Certain Charter Provisions

     Provisions of our restated certificate of incorporation may have the effect
of making it more difficult for a third party to acquire, or of discouraging a
third party from attempting to acquire, control of us. These provisions could
limit the price that certain investors might be willing to pay in the future for
shares of our common stock.
These provisions:

          .  divide our board of directors into three classes serving staggered
             three-year terms;

          .  only permit removal of directors by stockholders "for cause," and
             require the affirmative vote of at least 85% of the outstanding
             common stock to so remove; and

          .  allow us to issue preferred stock without any vote or further
             action by the stockholders.

     The classification system of electing directors and the removal provision
may tend to discourage a third-party from making a tender offer or otherwise
attempting to obtain control of us and may maintain the incumbency of our board
of directors, as the classification of the board of directors increases the
difficulty of replacing a majority of the directors. These provisions may have
the effect of deferring hostile takeovers, delaying changes in our control or
management, or may make it more difficult for stockholders to take certain
corporate actions. The amendment of any of these provisions would require
approval by holders of at least 85% of the outstanding common stock.

                                 LEGAL MATTERS

     Harris Beach LLP, Rochester, New York will pass upon the validity of the
shares of common stock offered by this prospectus for us.

                                    EXPERTS

     Our consolidated financial statements for the fiscal years ended December
31, 2000 and 1999, which have been incorporated by reference in this prospectus,
have been audited by independent accountants Kost Forer & Gabbay (a member firm
of Ernst & Young International Limited). Our consolidated financial statements
for the fiscal year ended December 31, 1998, which have also been incorporated
by reference in this prospectus, were audited by our former independent
accountants, Kesselman & Kesselman (a member firm of PricewaterhouseCoopers
International). Such financial statements have been so included in reliance on
the reports of such independent accountants given on the authority of such firms
as experts in accounting and auditing.

                                       13


     ======================================================================


                               5,400,000 Shares

                                 Common Stock


                               Electric Fuel(R)

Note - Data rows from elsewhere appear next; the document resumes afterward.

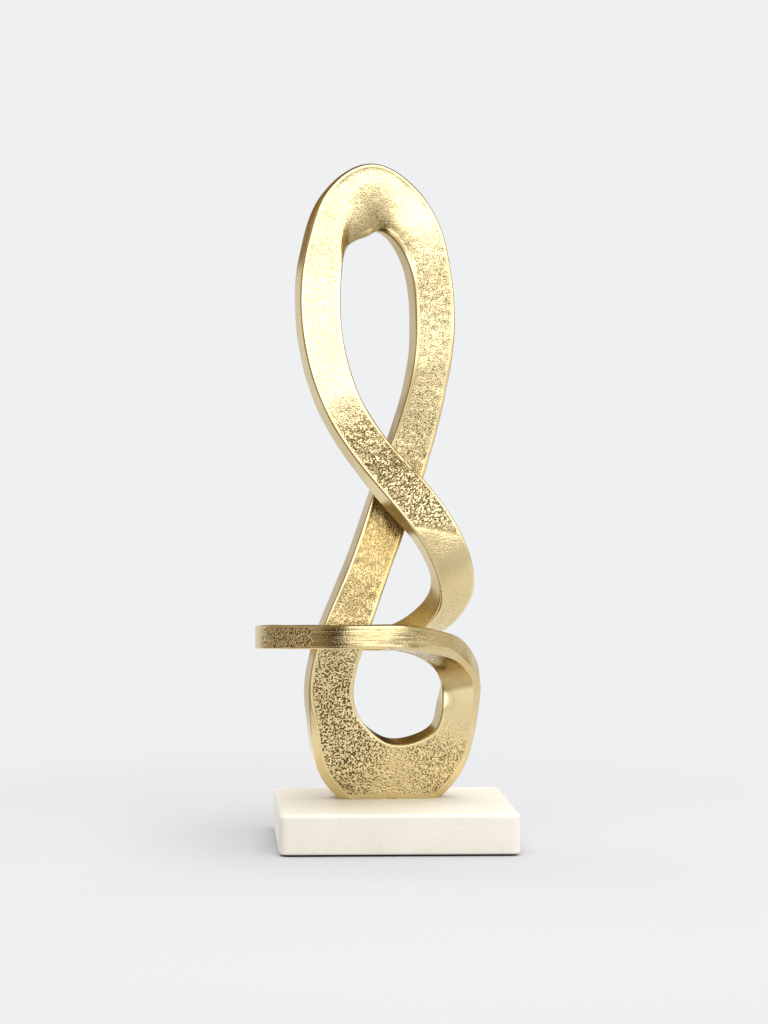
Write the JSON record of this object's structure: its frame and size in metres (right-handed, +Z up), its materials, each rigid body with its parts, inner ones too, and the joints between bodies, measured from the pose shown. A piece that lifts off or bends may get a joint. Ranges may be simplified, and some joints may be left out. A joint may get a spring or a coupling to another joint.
{
  "type": "metal knot sculpture",
  "caption": "Free-standing sculpture: one cast ribbon of pale gold metal looped into an open knot with a level ring, bolted to a marble slab.",
  "frame": {"origin": "middle of the underside of the felt pad, where the sculpture rests", "axes": "+Z up along the sculpture's height; +X to the right and -Y towards a viewer who faces its front, across the slab's longer side"},
  "size_m": [0.1315, 0.1009, 0.3456],
  "materials": {
    "gold_casting": "sand-cast aluminium with a pale gold finish, grained on the wide faces and brushed on the edges",
    "marble": "honed cream-white marble",
    "felt": "black felt",
    "zinc_steel": "zinc-plated"
  },
  "bodies": {
    "root": {"knot_casting": "gold_casting", "marble_base": "marble", "felt_pad": "felt", "left_stud": "zinc_steel", "left_washer": "zinc_steel", "left_nut": "zinc_steel", "right_stud": "zinc_steel", "right_washer": "zinc_steel", "right_nut": "zinc_steel"}
  },
  "joints": []
}
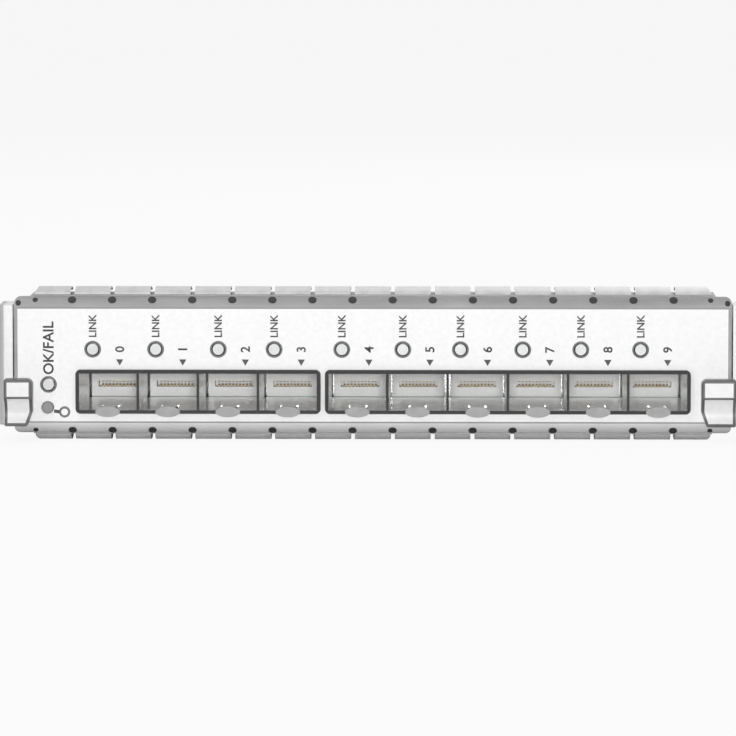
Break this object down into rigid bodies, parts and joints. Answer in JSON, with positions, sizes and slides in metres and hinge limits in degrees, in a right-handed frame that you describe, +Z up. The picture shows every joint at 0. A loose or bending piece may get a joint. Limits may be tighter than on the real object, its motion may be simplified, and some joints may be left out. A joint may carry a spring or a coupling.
{
  "type": "interface module",
  "caption": "Slide-in network interface module: white faceplate with a row of pluggable ports, link lights, spring-finger shields, end ejector levers and an open board tray.",
  "frame": {"origin": "middle of the tray's flat underside", "axes": "+X along the faceplate to the right seen from the front, +Y into the chassis, +Z up"},
  "size_m": [0.1772, 0.163, 0.0365],
  "materials": {
    "faceplate_paint": "fine white powder coat, satin",
    "finger_metal": "plated spring fingers, satin",
    "tray_metal": "zinc plated sheet, satin",
    "board_laminate": "green solder mask",
    "cage_metal": "tin plated sheet, bright",
    "rim_rubber": "conductive elastomer, matt",
    "port_plastic": "natural moulded plastic",
    "pipe_clear": "clear moulding",
    "holder_plastic": "black moulding",
    "light_body": "small moulded lamp body",
    "button_plastic": "grey moulding",
    "switch_plastic": "black moulding",
    "lever_paint": "pale satin coat on a casting",
    "bracket_metal": "zinc plated sheet",
    "pin_steel": "turned stainless steel",
    "screw_steel": "zinc plated",
    "chip_plastic": "black moulded package",
    "sink_aluminium": "extruded and anodised, matt",
    "module_plastic": "black potted case",
    "inductor_core": "dark pressed ferrite",
    "capacitor_can": "bright can",
    "backplane_plastic": "pale moulded connector body",
    "guide_metal": "die cast, satin"
  },
  "bodies": {
    "card": {"backplane_connector_left": "backplane_plastic", "backplane_connector_right": "backplane_plastic", "board_lights": "light_body", "board_screws": "screw_steel", "board_standoffs": "screw_steel", "bracket_rivets": "screw_steel", "button_switch": "switch_plastic", "cage_dividers": "cage_metal", "cage_floor_four": "cage_metal", "cage_floor_six": "cage_metal", "cage_shell_four": "cage_metal", "cage_shell_six": "cage_metal", "carrier_tray": "tray_metal", "ejector_bracket_left": "bracket_metal", "ejector_bracket_right": "bracket_metal", "ejector_pins": "pin_steel", "faceplate": "faceplate_paint", "framer_chip": "chip_plastic", "framer_heat_sink": "sink_aluminium", "gasket_bottom": "finger_metal", "gasket_top": "finger_metal", "guide_socket_left": "guide_metal", "guide_socket_right": "guide_metal", "link_light_pipe_0": "pipe_clear", "link_light_pipe_1": "pipe_clear", "link_light_pipe_2": "pipe_clear", "link_light_pipe_3": "pipe_clear", "link_light_pipe_4": "pipe_clear", "link_light_pipe_5": "pipe_clear", "link_light_pipe_6": "pipe_clear", "link_light_pipe_7": "pipe_clear", "link_light_pipe_8": "pipe_clear", "link_light_pipe_9": "pipe_clear", "main_board": "board_laminate", "phy_chip_left": "chip_plastic", "phy_chip_right": "chip_plastic", "phy_heat_sink_left": "sink_aluminium", "phy_heat_sink_right": "sink_aluminium", "pipe_holder_four": "holder_plastic", "pipe_holder_six": "holder_plastic", "plate_screws": "screw_steel", "port_connector_0": "port_plastic", "port_connector_1": "port_plastic", "port_connector_2": "port_plastic", "port_connector_3": "port_plastic", "port_connector_4": "port_plastic", "port_connector_5": "port_plastic", "port_connector_6": "port_plastic", "port_connector_7": "port_plastic", "port_connector_8": "port_plastic", "port_connector_9": "port_plastic", "power_capacitors": "capacitor_can", "power_inductors": "inductor_core", "power_module": "module_plastic", "rim_gasket_four": "rim_rubber", "rim_gasket_six": "rim_rubber", "status_light_pipe": "pipe_clear"},
    "ejector_left": {"ejector_left": "lever_paint"},
    "ejector_right": {"ejector_right": "lever_paint"},
    "offline_button": {"offline_button": "button_plastic"}
  },
  "joints": [
    {"name": "ejector_left_hinge", "type": "hinge", "parent": "card", "child": "ejector_left", "pos_m": [-0.0833, -0.07, 0.01625], "axis": [0, 0, -1], "range_deg": [0, 45]},
    {"name": "ejector_right_hinge", "type": "hinge", "parent": "card", "child": "ejector_right", "pos_m": [0.0833, -0.07, 0.01625], "axis": [0, 0, 1], "range_deg": [0, 45]},
    {"name": "offline_button_press", "type": "slide", "parent": "card", "child": "offline_button", "axis": [0, 1, 0], "range_m": [0, 0.0008], "stiffness_N_per_m": 1500}
  ]
}
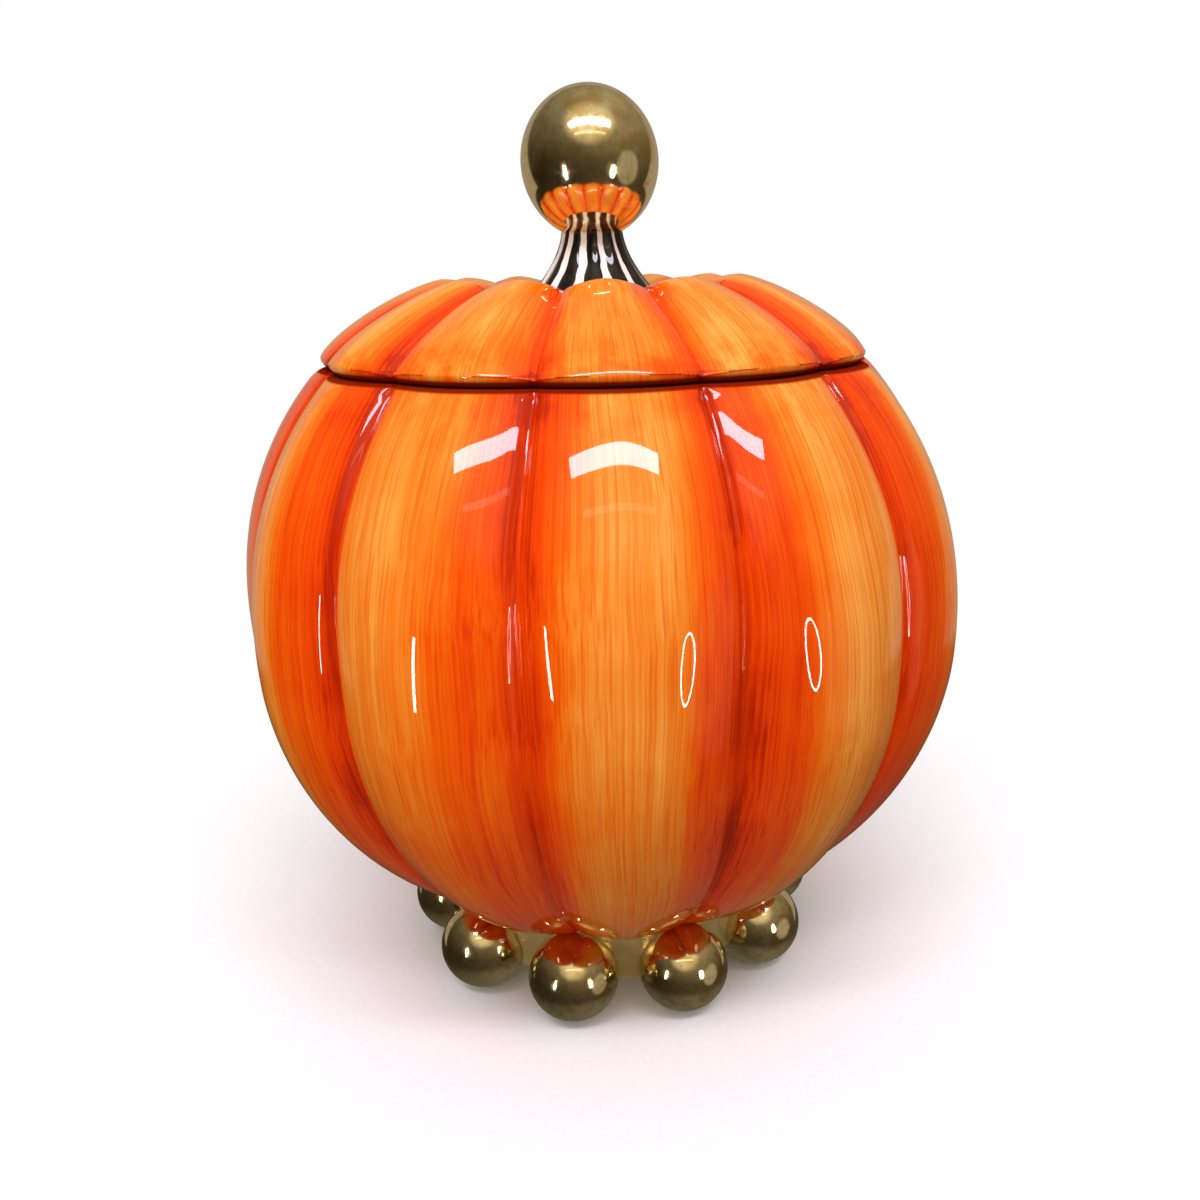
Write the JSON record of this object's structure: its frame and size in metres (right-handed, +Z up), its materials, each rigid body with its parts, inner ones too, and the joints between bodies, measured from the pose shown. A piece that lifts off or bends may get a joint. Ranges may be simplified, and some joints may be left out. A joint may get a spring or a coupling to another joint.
{
  "type": "lidded pumpkin jar",
  "caption": "Glazed ceramic jar shaped as a lobed pumpkin on gold ball feet, with a lift-off lobed lid, striped stem and gold ball finial.",
  "frame": {"origin": "centre of the surface that the jar stands on, on the jar's axis", "axes": "+Z up along the jar's axis and the way the lid lifts; the crest of one lobe faces -Y"},
  "size_m": [0.212, 0.212, 0.2533],
  "materials": {
    "orange_glaze": "hand-brushed orange underglaze with a high-gloss clear glaze",
    "gold_lustre": "mirror gold lustre fired over glaze",
    "striped_glaze": "glossy black and white painted stripes"
  },
  "bodies": {
    "jar": {"bowl": "orange_glaze", "foot_ring": "gold_lustre", "foot_ball_1": "gold_lustre", "foot_ball_2": "gold_lustre", "foot_ball_3": "gold_lustre", "foot_ball_4": "gold_lustre", "foot_ball_5": "gold_lustre", "foot_ball_6": "gold_lustre", "foot_ball_7": "gold_lustre", "foot_ball_8": "gold_lustre", "foot_ball_9": "gold_lustre", "foot_ball_10": "gold_lustre"},
    "lid": {"lid": "orange_glaze", "stem": "striped_glaze", "finial_ball": "gold_lustre"}
  },
  "joints": [
    {"name": "lid_lift", "type": "slide", "parent": "jar", "child": "lid", "axis": [0, 0, 1], "range_m": [0, 0.08]}
  ]
}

                                  ----------
                                  PROSPECTUS
                                  ----------


                                        , 2001


    =======================================================================



                                    PART II

                    INFORMATION NOT REQUIRED IN PROSPECTUS

Item 14.  Other Expenses of Issuance and Distribution

       The following table sets forth the costs and expenses payable by Electric
Fuel in connection with the sale of common stock being registered. All amounts
are estimates except the SEC registration fee.

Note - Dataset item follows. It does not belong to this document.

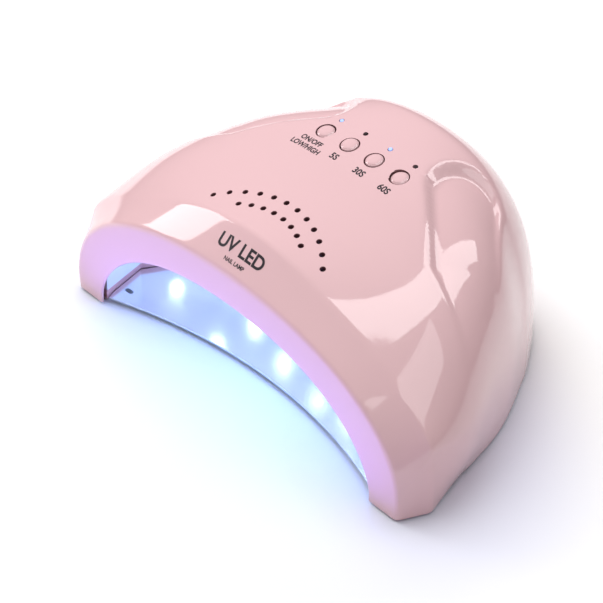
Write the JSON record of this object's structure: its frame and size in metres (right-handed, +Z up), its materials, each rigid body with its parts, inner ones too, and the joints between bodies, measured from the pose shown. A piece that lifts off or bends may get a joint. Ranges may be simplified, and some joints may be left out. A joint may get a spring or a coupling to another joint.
{
  "type": "nail curing lamp",
  "caption": "Arch-shaped lamp that cures gel nail polish, with a hand opening, push buttons on top and a mirror base plate that comes away",
  "frame": {"origin": "on the table, in the middle of the footprint", "axes": "+X to the right hand side seen from the front, +Y towards the back with the power inlet, +Z up; the hand opening faces -Y"},
  "size_m": [0.221, 0.1422, 0.0963],
  "materials": {
    "gloss_cover": "gloss moulded",
    "matte_base": "satin moulded",
    "mirror_sheet": "mirror",
    "magnet": "plated",
    "foot_rubber": "matt",
    "hood_white": "bright reflective",
    "circuit_board": "solder mask",
    "led_package": "satin",
    "led_lens": "clear",
    "bare_aluminium": "extruded",
    "screw_steel": "zinc plated",
    "dark_plastic": "moulded",
    "white_plastic": "moulded",
    "light_pipe": "clear",
    "contact_metal": "plated",
    "lead_sleeve": "smooth"
  },
  "bodies": {
    "lamp": {"top_shell": "gloss_cover", "base_frame": "matte_base", "plate_magnets": "magnet", "rubber_feet": "foot_rubber", "reflector_hood": "hood_white", "ceiling_board": "circuit_board", "facet_board_left": "circuit_board", "facet_board_right": "circuit_board", "thumb_board_left": "circuit_board", "thumb_board_right": "circuit_board", "led_bases": "led_package", "led_lenses": "led_lens", "heat_spreader": "bare_aluminium", "board_screws": "screw_steel", "sensor_board": "circuit_board", "sensor_eyes": "dark_plastic", "button_guide": "white_plastic", "control_board": "circuit_board", "panel_screws": "screw_steel", "switch_housings": "dark_plastic", "light_pipes": "light_pipe", "indicator_leds": "led_package", "board_chips": "dark_plastic", "jack_body": "dark_plastic", "jack_nut": "screw_steel", "jack_contacts": "contact_metal", "shell_screws": "screw_steel", "hood_screws": "screw_steel", "connectors": "white_plastic", "power_lead": "lead_sleeve", "lamp_lead": "lead_sleeve", "facet_lead_left": "lead_sleeve", "facet_lead_right": "lead_sleeve", "thumb_lead_left": "lead_sleeve", "thumb_lead_right": "lead_sleeve"},
    "plate": {"base_plate": "mirror_sheet"},
    "key_power": {"button_power": "gloss_cover", "switch_plunger_power": "white_plastic"},
    "key_5s": {"button_5s": "gloss_cover", "switch_plunger_5s": "white_plastic"},
    "key_30s": {"button_30s": "gloss_cover", "switch_plunger_30s": "white_plastic"},
    "key_60s": {"button_60s": "gloss_cover", "switch_plunger_60s": "white_plastic"}
  },
  "joints": [
    {"name": "plate_drop", "type": "slide", "parent": "lamp", "child": "plate", "axis": [0, 0, -1], "range_m": [0, 0.06]},
    {"name": "press_power", "type": "slide", "parent": "lamp", "child": "key_power", "axis": [0, 0.225, -0.9744], "range_m": [0, 0.0006], "stiffness_N_per_m": 1500, "springref_m": -0.0006},
    {"name": "press_5s", "type": "slide", "parent": "lamp", "child": "key_5s", "axis": [0, 0.225, -0.9744], "range_m": [0, 0.0006], "stiffness_N_per_m": 1500, "springref_m": -0.0006},
    {"name": "press_30s", "type": "slide", "parent": "lamp", "child": "key_30s", "axis": [0, 0.225, -0.9744], "range_m": [0, 0.0006], "stiffness_N_per_m": 1500, "springref_m": -0.0006},
    {"name": "press_60s", "type": "slide", "parent": "lamp", "child": "key_60s", "axis": [0, 0.225, -0.9744], "range_m": [0, 0.0006], "stiffness_N_per_m": 1500, "springref_m": -0.0006}
  ]
}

                         SEC Registration Fee..............   $3,381.32*
                         Legal Fees and Expenses...........    1,000.00
                         Accounting Fees and Expenses......      500.00
                         Printing and Engraving............    1,000.00
                         Miscellaneous.....................    1,118.68
                                                              ---------
                         Total:............................   $7,000.00
                                                              =========

----------------------------

*  Pursuant to Rule 457(p) under the Securities Act of 1933, as amended, the sum
   of $47.68 in filing fees previously paid with respect to the Electric Fuel
   Corporation's Registration Statement on Form S-3 (No. 333-59346 (originally
   filed April 20, 2001)) was offset against the current filing fee, which would
   otherwise have been $3,429.00.


Item 15.    Indemnification of Directors and Officers

       Electric Fuel Corporation is a Delaware corporation. Section 102(b)(7) of
the Delaware General Corporation Law (the "DGCL") enables a corporation in its
original certificate of incorporation or an amendment thereto to eliminate or
limit the personal liability of a director to the corporation or its
stockholders for monetary damages for violations of the director's fiduciary
duty, except (i) for any breach of the director's duty of loyalty to the
corporation or its stockholders, (ii) for acts or omissions not in good faith or
which involve intentional misconduct or a knowing violation of law, (iii)
pursuant to Section 174 of the DGCL (providing for liability of directors for
unlawful payment of dividends or unlawful stock purchases or redemptions) or
(iv) for any transaction from which a director derived an improper personal
benefit. The Company's Amended and Restated Certificate of Incorporation
("Certificate of Incorporation") and By-Laws contain provisions eliminating the
liability of directors to the extent permitted by the DGCL.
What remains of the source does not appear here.